* [TO DO]: Print out every line, exactly as written.

* [STORED DATA]:
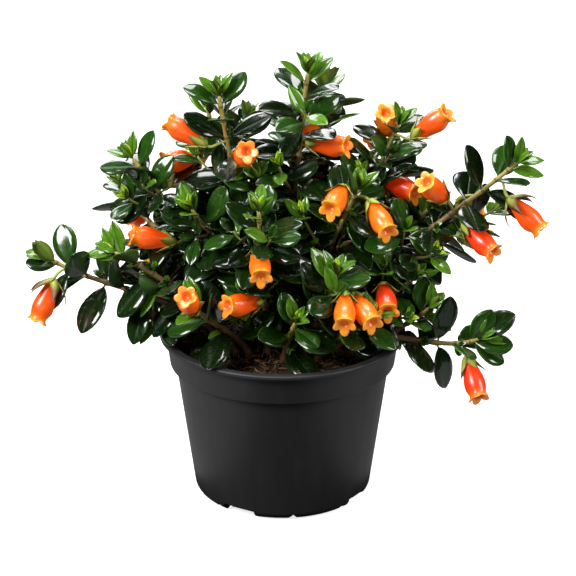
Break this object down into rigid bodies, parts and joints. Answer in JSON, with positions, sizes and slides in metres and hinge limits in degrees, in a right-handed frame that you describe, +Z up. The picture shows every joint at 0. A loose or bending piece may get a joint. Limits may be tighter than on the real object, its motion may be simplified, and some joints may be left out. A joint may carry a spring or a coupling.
{
  "type": "potted goldfish plant",
  "caption": "Bushy potted goldfish plant with arching stems, glossy oval leaves in opposite pairs and orange pouch flowers, in a plain black round pot with a rolled rim",
  "frame": {"origin": "centre of the pot's flat underside, at the level it stands on", "axes": "+Z up, the front of the plant as pictured faces -Y, +X to the right seen from the front"},
  "size_m": [0.25, 0.1737, 0.2181],
  "materials": {
    "pot_plastic": "satin black moulded plastic",
    "potting_soil": "loose moist peat and bark",
    "stem_bark": "thin smooth bark, brown at the foot and green-tan above",
    "leaf_green": "glossy dark green leaf",
    "young_leaf": "glossy light green young leaf",
    "flower_orange": "satin orange petal",
    "calyx_green": "matt olive sepal with brown tip"
  },
  "bodies": {
    "root": {"pot": "pot_plastic", "potting_soil": "potting_soil", "stem_far_left": "stem_bark", "foliage_far_left": "leaf_green", "stem_left": "stem_bark", "foliage_left": "leaf_green", "stem_upper_left": "stem_bark", "foliage_upper_left": "leaf_green", "stem_top_left": "stem_bark", "foliage_top_left": "leaf_green", "bough_inner_left": "stem_bark", "foliage_inner_left": "leaf_green", "stem_top_centre": "stem_bark", "foliage_top_centre": "leaf_green", "stem_right_top": "stem_bark", "foliage_right_top": "leaf_green", "stem_mid_right": "stem_bark", "foliage_mid_right": "leaf_green", "stem_far_right": "stem_bark", "foliage_far_right": "leaf_green", "bough_right_upper": "stem_bark", "foliage_right_upper": "leaf_green", "stem_right_low": "stem_bark", "foliage_right_low": "leaf_green", "bough_right_low_side": "stem_bark", "foliage_right_low_side": "leaf_green", "stem_right_inner": "stem_bark", "foliage_right_inner": "leaf_green", "stem_centre_front": "stem_bark", "foliage_centre_front": "leaf_green", "stem_front_right": "stem_bark", "foliage_front_right": "leaf_green", "stem_low_left_front": "stem_bark", "foliage_low_left_front": "leaf_green", "stem_low_front": "stem_bark", "foliage_low_front": "leaf_green", "stem_low_right_front": "stem_bark", "foliage_low_right_front": "leaf_green", "stem_crown_middle": "stem_bark", "foliage_crown_middle": "leaf_green", "stem_back_top_left": "stem_bark", "foliage_back_top_left": "leaf_green", "stem_back_top_right": "stem_bark", "foliage_back_top_right": "leaf_green", "stem_back_left": "stem_bark", "foliage_back_left": "leaf_green", "bough_back_left_low": "stem_bark", "foliage_back_left_low": "leaf_green", "stem_back_middle": "stem_bark", "foliage_back_middle": "leaf_green", "stem_back_right": "stem_bark", "foliage_back_right": "leaf_green", "stem_back_right_low": "stem_bark", "foliage_back_right_low": "leaf_green", "stem_back_low": "stem_bark", "foliage_back_low": "leaf_green"}
  },
  "joints": []
}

* [ANSWER TO THE EXERCISE]:
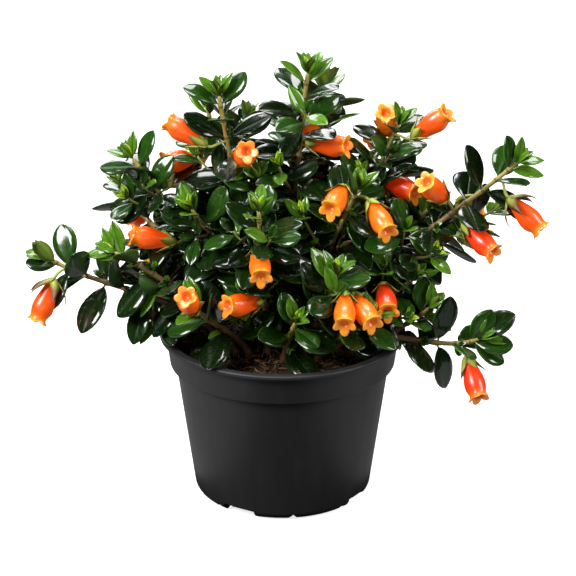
Break this object down into rigid bodies, parts and joints. Answer in JSON, with positions, sizes and slides in metres and hinge limits in degrees, in a right-handed frame that you describe, +Z up. The picture shows every joint at 0. A loose or bending piece may get a joint. Limits may be tighter than on the real object, its motion may be simplified, and some joints may be left out. A joint may carry a spring or a coupling.
{
  "type": "potted goldfish plant",
  "caption": "Bushy potted goldfish plant with arching stems, glossy oval leaves in opposite pairs and orange pouch flowers, in a plain black round pot with a rolled rim",
  "frame": {"origin": "centre of the pot's flat underside, at the level it stands on", "axes": "+Z up, the front of the plant as pictured faces -Y, +X to the right seen from the front"},
  "size_m": [0.25, 0.1737, 0.2181],
  "materials": {
    "pot_plastic": "satin black moulded plastic",
    "potting_soil": "loose moist peat and bark",
    "stem_bark": "thin smooth bark, brown at the foot and green-tan above",
    "leaf_green": "glossy dark green leaf",
    "young_leaf": "glossy light green young leaf",
    "flower_orange": "satin orange petal",
    "calyx_green": "matt olive sepal with brown tip"
  },
  "bodies": {
    "root": {"pot": "pot_plastic", "potting_soil": "potting_soil", "stem_far_left": "stem_bark", "foliage_far_left": "leaf_green", "stem_left": "stem_bark", "foliage_left": "leaf_green", "stem_upper_left": "stem_bark", "foliage_upper_left": "leaf_green", "stem_top_left": "stem_bark", "foliage_top_left": "leaf_green", "bough_inner_left": "stem_bark", "foliage_inner_left": "leaf_green", "stem_top_centre": "stem_bark", "foliage_top_centre": "leaf_green", "stem_right_top": "stem_bark", "foliage_right_top": "leaf_green", "stem_mid_right": "stem_bark", "foliage_mid_right": "leaf_green", "stem_far_right": "stem_bark", "foliage_far_right": "leaf_green", "bough_right_upper": "stem_bark", "foliage_right_upper": "leaf_green", "stem_right_low": "stem_bark", "foliage_right_low": "leaf_green", "bough_right_low_side": "stem_bark", "foliage_right_low_side": "leaf_green", "stem_right_inner": "stem_bark", "foliage_right_inner": "leaf_green", "stem_centre_front": "stem_bark", "foliage_centre_front": "leaf_green", "stem_front_right": "stem_bark", "foliage_front_right": "leaf_green", "stem_low_left_front": "stem_bark", "foliage_low_left_front": "leaf_green", "stem_low_front": "stem_bark", "foliage_low_front": "leaf_green", "stem_low_right_front": "stem_bark", "foliage_low_right_front": "leaf_green", "stem_crown_middle": "stem_bark", "foliage_crown_middle": "leaf_green", "stem_back_top_left": "stem_bark", "foliage_back_top_left": "leaf_green", "stem_back_top_right": "stem_bark", "foliage_back_top_right": "leaf_green", "stem_back_left": "stem_bark", "foliage_back_left": "leaf_green", "bough_back_left_low": "stem_bark", "foliage_back_left_low": "leaf_green", "stem_back_middle": "stem_bark", "foliage_back_middle": "leaf_green", "stem_back_right": "stem_bark", "foliage_back_right": "leaf_green", "stem_back_right_low": "stem_bark", "foliage_back_right_low": "leaf_green", "stem_back_low": "stem_bark", "foliage_back_low": "leaf_green"}
  },
  "joints": []
}